Mr. Obama sparred frequently with Netanyahu over the Palestinian peace process during his first term. And despite public assurances from both sides that relations otherwise remained solid, the president endured four years of criticism from pro-Israel advocates and conservatives in the U.S. and numerous commentators in Israel for not doing enough to back the Mideast’s only stable democracy in the face of growing threats to its existence.
So even though U.S. officials have set expectations low and previewed no significant policy announcements, there is a clear metric to measure the success of Mr. Obama’s three-day stay in Israel and the West Bank: how much he is able to reverse the perception that his administration is not fully committed to Israel’s security.
The centerpiece of the first leg of the trip will be a speech to Israeli university students on Thursday, during which Mr. Obama is expected to renew U.S. assurances to stand by Israel as it seeks to counter threats from Iran and protect its people in the midst of civil war in neighboring Syria, where new questions were raised Tuesday about the Assad regime’s possible use of chemical weapons.

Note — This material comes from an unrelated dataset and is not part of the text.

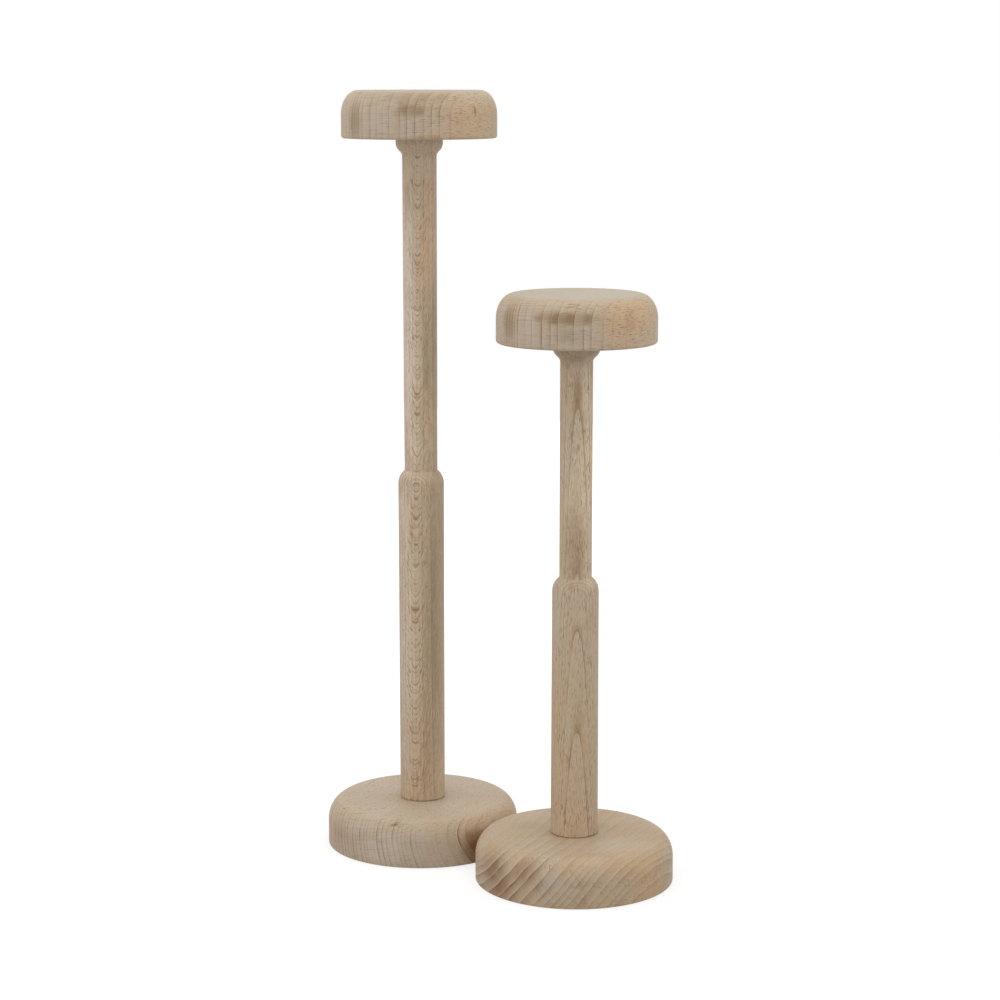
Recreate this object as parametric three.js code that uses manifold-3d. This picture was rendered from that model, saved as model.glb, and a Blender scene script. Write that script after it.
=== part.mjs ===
// A pair of turned beech display stands for hats, one tall and one short.
// Each stand is a base, a column turned from one length of wood, and a disc that the hat sits on.
// A screw from below holds the base to the column, and a glued dowel pin holds the disc.
// Millimetres, +Z up. The origin is on the table, midway between the two columns,
// and +X runs from the tall stand to the short one.

import * as THREE from "three";
import { mergeVertices } from "three/addons/utils/BufferGeometryUtils.js";
import Module from "manifold-3d";

// The base, the same on both stands
const baseDiameter = 120;
const baseThickness = 29;
const baseEdgeWidth = 11;
const baseEdgeHeight = 14;
const baseLowerRound = 1;

// The disc under the hat, the same on both stands
const discDiameter = 95.2;
const discThickness = 29;
const discEdgeWidth = 10.5;
const discEdgeHeight = 14.8;
const discLowerRound = 1.8;

// The column's turned shape: a round shoulder halfway up, and a collar under the disc
const shoulderRound = 10.5;
const collarBand = 2.6;
const collarRound = 7.2;
const collarCove = 4.2;

// The tall stand
const tallHeight = 473;
const tallShoulderHeight = 231;
const tallFootDiameter = 28.1;
const tallLowerDiameter = 28.6;
const tallUpperDiameter = 20.6;
const tallNeckDiameter = 21.1;
const tallCollarDiameter = 28.9;

// The short stand
const shortHeight = 356;
const shortShoulderHeight = 178.4;
const shortFootDiameter = 28.5;
const shortLowerDiameter = 28;
const shortUpperDiameter = 19.5;
const shortNeckDiameter = 19.4;
const shortCollarDiameter = 28.2;

// How far apart the two bases stand
const standGap = 1.5;

// The spigot turned on the foot of the column, which fits a mortise in the base
const spigotDiameter = 16;
const spigotLength = 14.5;
const spigotChamfer = 1;
const mortiseDepth = 15;
const glueClearance = 0.15;

// The countersunk wood screw that comes up through the base
const screwLength = 60;
const screwHeadDiameter = 9.6;
const screwHeadHeight = 3;
const screwHeadRim = 0.4;
const screwShankDiameter = 3.8;
const screwThreadDiameter = 5;
const screwPlainLength = 22;
const screwTipLength = 5;
const screwSink = 0.6;
const screwHoleClearance = 0.3;
const pilotEndRoom = 1.5;
const crossSpan = 4.8;
const crossWidth = 1.1;
const crossDepth = 2;

// The fluted dowel pin between the column and the disc
const dowelDiameter = 8;
const dowelLength = 35;
const dowelInDisc = 17;
const dowelEndRoom = 0.5;
const dowelFluteDepth = 0.35;
const dowelChamfer = 0.8;
const dowelFlutes = 12;

// How finely the round shapes are cut into flat faces
const discSides = 48;
const columnSides = 32;
const screwSides = 24;
const pointsPerFlute = 4;
const edgeSteps = 7;
const smallRoundSteps = 2;
const shoulderSteps = 6;
const collarSteps = 4;

// How far a cut runs past the face that it starts from
const cutOverrun = 0.5;

// Points closer together than this are one point
const mergeDistance = 0.0001;

const quarterTurn = Math.PI / 2;
const halfTurn = Math.PI;

const wasm = await Module();
wasm.setup();

// A point on the outline of a turned piece: its distance from the axis, and its height
function at(radius, height) {
  return new THREE.Vector2(radius, height);
}

// Points along part of an ellipse about a centre, reach wide and rise high, between two angles
function arc(centre, reach, rise, fromAngle, toAngle, steps) {
  const points = [];
  for (let step = 0; step <= steps; step += 1) {
    const angle = fromAngle + ((toAngle - fromAngle) * step) / steps;
    points.push(at(centre.x + reach * Math.cos(angle), centre.y + rise * Math.sin(angle)));
  }
  return points;
}

// An outline turned about the upright axis
function turned(outline, sides) {
  const geometry = new THREE.LatheGeometry(outline, sides);
  geometry.rotateX(quarterTurn);
  return geometry;
}

// A closed geometry as a solid that can be cut
function solidFrom(geometry) {
  const bare = geometry.clone();
  bare.deleteAttribute("normal");
  bare.deleteAttribute("uv");
  const merged = mergeVertices(bare, mergeDistance);
  const vertProperties = merged.getAttribute("position").array;
  const triVerts = new Uint32Array(merged.index.array);
  return new wasm.Manifold(new wasm.Mesh({ numProp: 3, vertProperties, triVerts }));
}

// A solid as a geometry that can be drawn
function geometryFrom(solid) {
  const mesh = solid.getMesh();
  const indexed = new THREE.BufferGeometry();
  indexed.setAttribute("position", new THREE.BufferAttribute(mesh.vertProperties, mesh.numProp));
  indexed.setIndex(new THREE.BufferAttribute(mesh.triVerts, 1));
  const geometry = indexed.toNonIndexed();
  geometry.computeVertexNormals();
  return geometry;
}

// The outer edge of a base or a disc: a small round below, and a wide soft round above
function turnedEdge(radius, bottom, thickness, lowerRound, edgeWidth, edgeHeight) {
  const lowerCentre = at(radius - lowerRound, bottom + lowerRound);
  const upperCentre = at(radius - edgeWidth, bottom + thickness - edgeHeight);
  return [
    ...arc(lowerCentre, lowerRound, lowerRound, -quarterTurn, 0, smallRoundSteps),
    ...arc(upperCentre, edgeWidth, edgeHeight, 0, quarterTurn, edgeSteps),
  ];
}

// The base has a mortise for the column's spigot, and a countersunk hole for the screw from below.
function baseGeometry() {
  const mortiseRadius = spigotDiameter / 2 + glueClearance;
  const mortiseFloor = baseThickness - mortiseDepth;
  const holeRadius = screwThreadDiameter / 2 + screwHoleClearance;
  const mouthRadius = screwHeadDiameter / 2 + screwHoleClearance;
  const coneSlope = screwHeadHeight / (screwHeadDiameter / 2 - screwShankDiameter / 2);
  const coneBottom = screwSink + screwHeadRim;
  const coneTop = coneBottom + (mouthRadius - holeRadius) * coneSlope;
  const outline = [
    at(mouthRadius, 0),
    ...turnedEdge(baseDiameter / 2, 0, baseThickness, baseLowerRound, baseEdgeWidth, baseEdgeHeight),
    at(mortiseRadius, baseThickness),
    at(mortiseRadius, mortiseFloor),
    at(holeRadius, mortiseFloor),
    at(holeRadius, coneTop),
    at(mouthRadius, coneBottom),
    at(mouthRadius, 0),
  ];
  return turned(outline, discSides);
}

// The rounded shoulder, from the side of the lower column up to the upper column
function shoulderOutline(stand) {
  const lowerRadius = stand.lowerDiameter / 2;
  const step = lowerRadius - stand.upperDiameter / 2;
  const round = Math.max(shoulderRound, step);
  const endAngle = Math.acos(1 - step / round);
  return arc(at(lowerRadius - round, stand.shoulderHeight), round, round, 0, endAngle, shoulderSteps);
}

// The collar's underside is a cove out of the neck that runs into a round, under a straight band.
function collarOutline(stand, columnTop) {
  const collarRadius = stand.collarDiameter / 2;
  const neckRadius = stand.neckDiameter / 2;
  const bothCurves = Math.max(collarRound + collarCove, collarRadius - neckRadius);
  const meetAngle = Math.acos(1 - (collarRadius - neckRadius) / bothCurves);
  const roundCentre = at(collarRadius - collarRound, columnTop - collarBand);
  const coveHeight = roundCentre.y - bothCurves * Math.sin(meetAngle);
  const coveCentre = at(neckRadius + collarCove, coveHeight);
  return [
    ...arc(coveCentre, collarCove, collarCove, halfTurn, halfTurn - meetAngle, collarSteps),
    ...arc(roundCentre, collarRound, collarRound, -meetAngle, 0, collarSteps).slice(1),
    at(collarRadius, columnTop),
  ];
}

// The column: a spigot below with the screw's pilot hole in it, and a dowel hole above
function columnGeometry(stand) {
  const columnTop = stand.height - discThickness;
  const spigotRadius = spigotDiameter / 2;
  const spigotEnd = baseThickness - spigotLength;
  const pilotRadius = screwThreadDiameter / 2 + glueClearance;
  const pilotEnd = screwSink + screwLength + pilotEndRoom;
  const dowelHoleRadius = dowelDiameter / 2 + glueClearance;
  const dowelHoleFloor = columnTop - (dowelLength - dowelInDisc) - dowelEndRoom;
  const outline = [
    at(0, pilotEnd),
    at(pilotRadius, pilotEnd),
    at(pilotRadius, spigotEnd),
    at(spigotRadius - spigotChamfer, spigotEnd),
    at(spigotRadius, spigotEnd + spigotChamfer),
    at(spigotRadius, baseThickness),
    at(stand.footDiameter / 2, baseThickness),
    ...shoulderOutline(stand),
    ...collarOutline(stand, columnTop),
    at(dowelHoleRadius, columnTop),
    at(dowelHoleRadius, dowelHoleFloor),
    at(0, dowelHoleFloor),
  ];
  return turned(outline, columnSides);
}

// The disc has a blind hole beneath for the dowel pin, so that its top is whole.
function discGeometry(stand) {
  const bottom = stand.height - discThickness;
  const holeRadius = dowelDiameter / 2 + glueClearance;
  const holeTop = bottom + dowelInDisc + dowelEndRoom;
  const outline = [
    at(0, holeTop),
    at(holeRadius, holeTop),
    at(holeRadius, bottom),
    ...turnedEdge(discDiameter / 2, bottom, discThickness, discLowerRound, discEdgeWidth, discEdgeHeight),
    at(0, stand.height),
  ];
  return turned(outline, discSides);
}

// The screw stands head down in the base, with a cross recess cut in its head.
function screwGeometry() {
  const headRadius = screwHeadDiameter / 2;
  const shankRadius = screwShankDiameter / 2;
  const threadRadius = screwThreadDiameter / 2;
  const coneBottom = screwSink + screwHeadRim;
  const threadBottom = screwSink + screwPlainLength;
  const screwTop = screwSink + screwLength;
  const outline = [
    at(0, screwSink),
    at(headRadius, screwSink),
    at(headRadius, coneBottom),
    at(shankRadius, coneBottom + screwHeadHeight),
    at(shankRadius, threadBottom),
    at(threadRadius, threadBottom + (threadRadius - shankRadius)),
    at(threadRadius, screwTop - screwTipLength),
    at(0, screwTop),
  ];
  const slotHeight = crossDepth + cutOverrun;
  const slotMiddle = screwSink + crossDepth - slotHeight / 2;
  const slotAlong = new THREE.BoxGeometry(crossSpan, crossWidth, slotHeight).translate(0, 0, slotMiddle);
  const slotAcross = new THREE.BoxGeometry(crossWidth, crossSpan, slotHeight).translate(0, 0, slotMiddle);
  const recess = solidFrom(slotAlong).add(solidFrom(slotAcross));
  return geometryFrom(solidFrom(turned(outline, screwSides)).subtract(recess));
}

// The dowel pin has straight flutes for the glue, and chamfered ends.
function dowelGeometry(stand) {
  const outline = [];
  const count = dowelFlutes * pointsPerFlute;
  for (let index = 0; index < count; index += 1) {
    const angle = (2 * Math.PI * index) / count;
    const flute = (dowelFluteDepth * (1 - Math.cos(dowelFlutes * angle))) / 2;
    const radius = dowelDiameter / 2 - flute;
    outline.push(at(radius * Math.cos(angle), radius * Math.sin(angle)));
  }
  const geometry = new THREE.ExtrudeGeometry(new THREE.Shape(outline), {
    depth: dowelLength - 2 * dowelChamfer,
    bevelEnabled: true,
    bevelThickness: dowelChamfer,
    bevelSize: dowelChamfer,
    bevelOffset: -dowelChamfer,
    bevelSegments: 1,
  });
  const dowelBottom = stand.height - discThickness + dowelInDisc - dowelLength;
  return geometry.translate(0, 0, dowelBottom + dowelChamfer);
}

// Beech, planed and sanded but unfinished, and a zinc-plated screw
const beechEdge = new THREE.MeshStandardMaterial({ color: 0xc9ab8a, roughness: 0.62, metalness: 0 });
const beechColumn = new THREE.MeshStandardMaterial({ color: 0xceb08f, roughness: 0.6, metalness: 0 });
const beechPin = new THREE.MeshStandardMaterial({ color: 0xc3a27c, roughness: 0.7, metalness: 0 });
const zincSteel = new THREE.MeshStandardMaterial({ color: 0xb9bcc0, roughness: 0.35, metalness: 1 });

function piece(name, geometry, material) {
  const mesh = new THREE.Mesh(geometry, material.clone());
  mesh.name = name;
  return mesh;
}

// One stand, about its own upright axis
function makeStand(stand) {
  const group = new THREE.Group();
  group.add(piece(`${stand.name}_base`, baseGeometry(), beechEdge));
  group.add(piece(`${stand.name}_column`, columnGeometry(stand), beechColumn));
  group.add(piece(`${stand.name}_disc`, discGeometry(stand), beechEdge));
  group.add(piece(`${stand.name}_base_screw`, screwGeometry(), zincSteel));
  group.add(piece(`${stand.name}_disc_dowel`, dowelGeometry(stand), beechPin));
  return group;
}

const tallStand = makeStand({
  name: "tall",
  height: tallHeight,
  shoulderHeight: tallShoulderHeight,
  footDiameter: tallFootDiameter,
  lowerDiameter: tallLowerDiameter,
  upperDiameter: tallUpperDiameter,
  neckDiameter: tallNeckDiameter,
  collarDiameter: tallCollarDiameter,
});

const shortStand = makeStand({
  name: "short",
  height: shortHeight,
  shoulderHeight: shortShoulderHeight,
  footDiameter: shortFootDiameter,
  lowerDiameter: shortLowerDiameter,
  upperDiameter: shortUpperDiameter,
  neckDiameter: shortNeckDiameter,
  collarDiameter: shortCollarDiameter,
});

// The two stand side by side, as far from each other as their bases and the gap between them ask.
const axisSpacing = baseDiameter + standGap;
tallStand.position.x = -axisSpacing / 2;
shortStand.position.x = axisSpacing / 2;

const pair = new THREE.Group();
pair.name = "hat_display_stands";
pair.add(tallStand, shortStand);

export default pair;
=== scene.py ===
# %% [markdown]
# # Two turned beech stands for hats
#
# The object is a pair of display stands, one tall and one short. Each is a round base, a column
# turned from one length of beech, and a round disc that goes inside the crown of a hat. A screw
# comes up through the base, and a dowel pin holds the disc.
#
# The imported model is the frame: it fixes where every piece is and how large. This lesson builds a
# finer skin for each piece in the same place, and then gives the wood its grain.

# %% The frame
import math

import bmesh
import bpy
from mathutils import Matrix, Vector


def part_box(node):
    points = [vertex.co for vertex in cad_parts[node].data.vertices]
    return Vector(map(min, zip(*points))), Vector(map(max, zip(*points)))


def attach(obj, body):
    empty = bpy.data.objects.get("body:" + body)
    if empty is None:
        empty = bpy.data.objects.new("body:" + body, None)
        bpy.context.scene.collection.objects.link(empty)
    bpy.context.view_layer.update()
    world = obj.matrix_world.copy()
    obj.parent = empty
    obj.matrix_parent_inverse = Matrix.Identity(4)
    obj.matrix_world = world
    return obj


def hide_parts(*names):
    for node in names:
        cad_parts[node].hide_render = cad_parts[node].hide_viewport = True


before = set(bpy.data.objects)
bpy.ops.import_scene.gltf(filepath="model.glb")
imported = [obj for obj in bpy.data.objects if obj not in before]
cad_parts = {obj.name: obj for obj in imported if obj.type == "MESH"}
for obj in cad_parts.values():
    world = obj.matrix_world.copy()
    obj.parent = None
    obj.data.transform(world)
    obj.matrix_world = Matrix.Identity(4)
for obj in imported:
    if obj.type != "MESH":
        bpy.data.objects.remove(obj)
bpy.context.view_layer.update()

# %% [markdown]
# ## Sizes
#
# The outside sizes of each piece are read from its box in the frame. What a box can't say, such as
# how wide a rounded edge is, has a named value beside the piece that needs it. The unit is the
# metre, so sizes are written as so many millimetres.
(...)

Before he left Ben Gurion airport for the 45-minute helicopter flight to Jerusalem, Mr. Obama stopped to view an Iron Dome battery, part of the missile defense system that the United States has poured hundreds of millions dollars into developing. Israeli officials credit Iron Dome with significantly reducing the impact of rockets fired into its territory from militants in the Gaza Strip and Lebanon and don’t want to see U.S. funding cut due to budget constraints.
Once in Jerusalem, a potent religious symbol as well as one of the main obstacles to an Israeli-Palestinian peace deal, Mr. Obama will make several cultural stops — to see some of the ancient Dead Sea Scrolls and pay tribute to the founder of modern Zionism — intended to show his appreciation for the Jewish people’s millennia-old connection to the land that is now Israel as well as the horrors of the Holocaust. He will also visit the Church of Nativity, which is revered throughout Christiandom as the site where Jesus was born.
Mr. Obama will make an almost perfunctory visit to the cash-strapped Palestinian Authority’s headquarters in the West Bank, where he will meet embattled Palestinian President Mahmoud Abbas to assure him that an independent Palestinian state remains a U.S. foreign policy and national security priority. Despite not coming with any new plan to get the stalled peace process back on track, Mr. Obama plans to make clear that his administration intends to keep trying to get talks relaunched.
Preventing Iran from developing a nuclear weapon and the Syrian crisis from spilling over into the broader region are top priorities of Israel and the United States, although they have differed in the past on precisely how to achieve both ends.
Iran, in particular, has been a vexing issue, as Iranian leaders continue to defy pressure from the U.S. and other world powers to prove that its nuclear program is peaceful and not, as many suspect, cover for atomic weapons developments.
Israel repeatedly has threatened to take military action should Iran appear to be on the verge of obtaining a bomb. The U.S. has pushed for more time to allow diplomacy and economic penalties to run their course, though Obama insists military action is an option.
But there are differences over a timeline for possible military action. Netanyahu, in a speech to the United Nations in September, said Iran was about six months away from being able to build a bomb. Obama said last week that the U.S. thinks it would take “over a year or so for Iran to actually develop a nuclear weapon.”
Mr. Obama will close out his Mideast trip with a 24-hour stop in Jordan, an important U.S. ally, where his focus will be on the violence in Syria. More than 450,000 Syrians have fled to Jordan, crowding refugee camps and overwhelming aid organizations.
In his talks with Jordan’s King Abdullah, Mr. Obama also will try to shore up the country’s fledgling attempts to liberalize its government and stave off an Arab Spring-style movement similar to the ones that have taken down leaders elsewhere in the region.